There will be hopes too that some of Ireland's other Olympic hopefuls can enjoy safe passage to the Games, not least those silver medalists from Rio, rowing brothers Gary and Paul O'Donovan and sailer Annalise Murphy. They will be hoping to win Ireland's first Olympic gold since Katie Taylor at London 2012.
Rower Sanita Puspure will also hope to continue the great run of form that saw her become world champion in the heavyweight women's single skulls. She will also have Tokyo in her sights.
The coming year will also be a critical one for the country's top athletes. Thomas Barr narrowly missed out on a podium finish in Rio in 2016, but the 400m hurdler is coming into his peak age now and he will be hoping to demonstrate just what he's capable of in 2019.
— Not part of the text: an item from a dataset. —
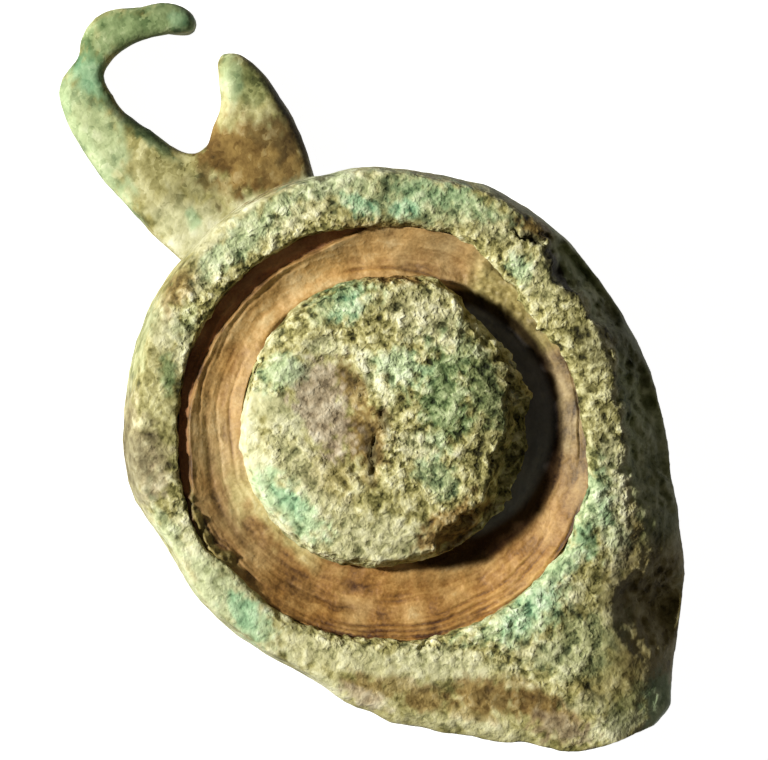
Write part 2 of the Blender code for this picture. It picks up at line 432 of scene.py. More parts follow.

Irish female athletes will be hoping to bring the form shown in 2018 into the new year and there are many who may make the headlines, including middle distance runner Ciara Mageean, and young sprinter Gina Akpe-Moses.
But there's potentially very bad news for Irish boxing, in what has long been our most successful sport at the Olympics. There are real worries that it may not feature at the Tokyo games at all after the International Olympic Committee threatened to cut ties with the the International Boxing Association. Boxing's governing body has been on the ropes for several years as it has struggled to answer questions about its finances, governance and refereeing standards.
A new generation of Irish boxers will be hoping they get to wear the green vest in Japan in 2020. Joe Ward and Brendan Irvine have the potential to medal, as does Kellie Harrington, who won the gold medal in the lightweight division at the 2018 Women's World Boxing Championships last month.
Harrington has often spoken about her admiration for the pioneering Katie Taylor and Taylor herself will be keen to continue her unbeaten professional record into 2019. She will also hope that there are more significant opponents than the Finn, Eva Wahlstrom, whom she comprehensively beat over 10 rounds earlier this month.
If Taylor helped change the public's perception about women competing in a 'man's sport', so too has Tipperary native Rachael Blackmore. The media-shy jump jockey has had an extraordinary 2018 and she has been on a run of form that is likely to continue well into 2019.